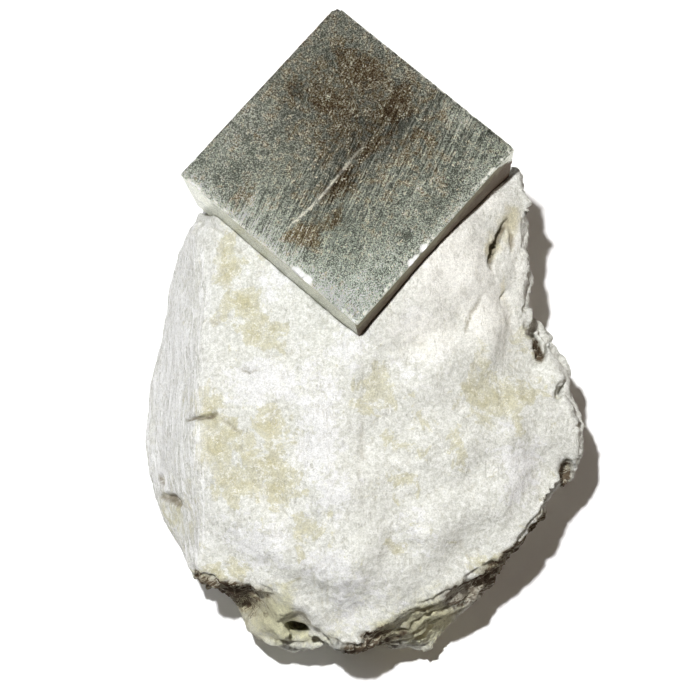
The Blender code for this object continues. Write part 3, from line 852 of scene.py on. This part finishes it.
def make_crystal(finish):
    mesh, flat = shape_crystal()
    top = flat[:, 2] > CUBE_HALF - 0.4
    swayed = wandering(flat, 2.5, 0.8, 151)
    for name, zones in (("stain", STAIN_ZONES), ("dark", DARK_ZONES), ("pale", PALE_ZONES)):
        paint(mesh, name, zone_strength(swayed, zones) * top)
    # Painted sheen: towards its front corner the top face is made lighter and greener.
    low = ease(flat[:, 0], -4, 15) + ease(flat[:, 1], -2, 15)
    paint(mesh, "lower", 0.5 * low * top)
    paint(mesh, "streaky", streaky(flat) * top)
    # Painted reflection, partly tarnish: the top face's colour scaled zone by zone.
    level = np.full(len(flat), SHINE_LEVEL)
    for x, y, wide, long, amount in SHINE_ZONES:
        level += amount * np.exp(-zone_apart(swayed, (x, y), (wide, long)) ** 2)
    paint(mesh, "level", np.where(top, level, 1))
    side = 1 - ease(flat[:, 2], CUBE_HALF - 0.5, CUBE_HALF - 0.2)
    paint(mesh, "side", side)
    # The front right side is painted dull and dark, partly a coat and partly painted shade, up
    # to a clean facet by the right-hand corner.
    swayed = wandering(flat, 1.2, 0.35, 155)
    coat_and_shade = side * ease(flat[:, 1], CUBE_HALF - 0.6, CUBE_HALF - 0.3)
    clean = ease(-swayed[:, 0] + 0.8 * (flat[:, 2] - CUBE_HALF), 11.9, 12.5)
    paint(mesh, "coat_and_shade", coat_and_shade * (1 - clean))
    paint(mesh, "sunk", ease(CUBE_HALF - flat[:, 2], 0.8, 4.5))
    paint(mesh, "ridge", top * line_share(flat, LINE_PAINT_WIDTH))
    # Painted highlights: pale dots along the top face's front edges, fainter on its back edge.
    front = ease(flat[:, :2].max(axis=1), CUBE_HALF - 0.65, CUBE_HALF - 0.4)
    back = ease(-flat[:, 0], CUBE_HALF - 0.4, CUBE_HALF - 0.2)
    paint(mesh, "edge", top * np.maximum(front, 0.75 * back))
    bright = np.zeros(len(flat))
    for place, radius in BRIGHT_CHIPS:
        apart = norms(flat - place)
        bright = np.maximum(bright, 1 - ease(apart, radius * 0.9, radius * 1.15))
    paint(mesh, "bright", bright)
    mesh.shade_smooth()
    mesh.materials.append(finish)
    piece = object_from("pyrite_crystal", mesh)
    piece.matrix_world = cube_frame()
    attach(piece, "root")
    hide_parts("pyrite_cube")


# Materials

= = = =

Objective: Your task is to repeat every line exactly.

Full solution:
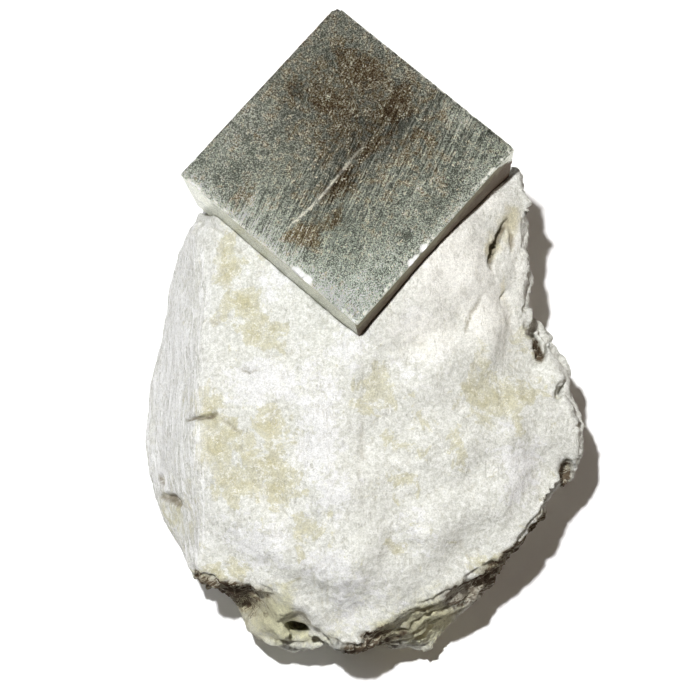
The Blender code for this object continues. Write part 3, from line 852 of scene.py on. This part finishes it.
def make_crystal(finish):
    mesh, flat = shape_crystal()
    top = flat[:, 2] > CUBE_HALF - 0.4
    swayed = wandering(flat, 2.5, 0.8, 151)
    for name, zones in (("stain", STAIN_ZONES), ("dark", DARK_ZONES), ("pale", PALE_ZONES)):
        paint(mesh, name, zone_strength(swayed, zones) * top)
    # Painted sheen: towards its front corner the top face is made lighter and greener.
    low = ease(flat[:, 0], -4, 15) + ease(flat[:, 1], -2, 15)
    paint(mesh, "lower", 0.5 * low * top)
    paint(mesh, "streaky", streaky(flat) * top)
    # Painted reflection, partly tarnish: the top face's colour scaled zone by zone.
    level = np.full(len(flat), SHINE_LEVEL)
    for x, y, wide, long, amount in SHINE_ZONES:
        level += amount * np.exp(-zone_apart(swayed, (x, y), (wide, long)) ** 2)
    paint(mesh, "level", np.where(top, level, 1))
    side = 1 - ease(flat[:, 2], CUBE_HALF - 0.5, CUBE_HALF - 0.2)
    paint(mesh, "side", side)
    # The front right side is painted dull and dark, partly a coat and partly painted shade, up
    # to a clean facet by the right-hand corner.
    swayed = wandering(flat, 1.2, 0.35, 155)
    coat_and_shade = side * ease(flat[:, 1], CUBE_HALF - 0.6, CUBE_HALF - 0.3)
    clean = ease(-swayed[:, 0] + 0.8 * (flat[:, 2] - CUBE_HALF), 11.9, 12.5)
    paint(mesh, "coat_and_shade", coat_and_shade * (1 - clean))
    paint(mesh, "sunk", ease(CUBE_HALF - flat[:, 2], 0.8, 4.5))
    paint(mesh, "ridge", top * line_share(flat, LINE_PAINT_WIDTH))
    # Painted highlights: pale dots along the top face's front edges, fainter on its back edge.
    front = ease(flat[:, :2].max(axis=1), CUBE_HALF - 0.65, CUBE_HALF - 0.4)
    back = ease(-flat[:, 0], CUBE_HALF - 0.4, CUBE_HALF - 0.2)
    paint(mesh, "edge", top * np.maximum(front, 0.75 * back))
    bright = np.zeros(len(flat))
    for place, radius in BRIGHT_CHIPS:
        apart = norms(flat - place)
        bright = np.maximum(bright, 1 - ease(apart, radius * 0.9, radius * 1.15))
    paint(mesh, "bright", bright)
    mesh.shade_smooth()
    mesh.materials.append(finish)
    piece = object_from("pyrite_crystal", mesh)
    piece.matrix_world = cube_frame()
    attach(piece, "root")
    hide_parts("pyrite_cube")


# Materials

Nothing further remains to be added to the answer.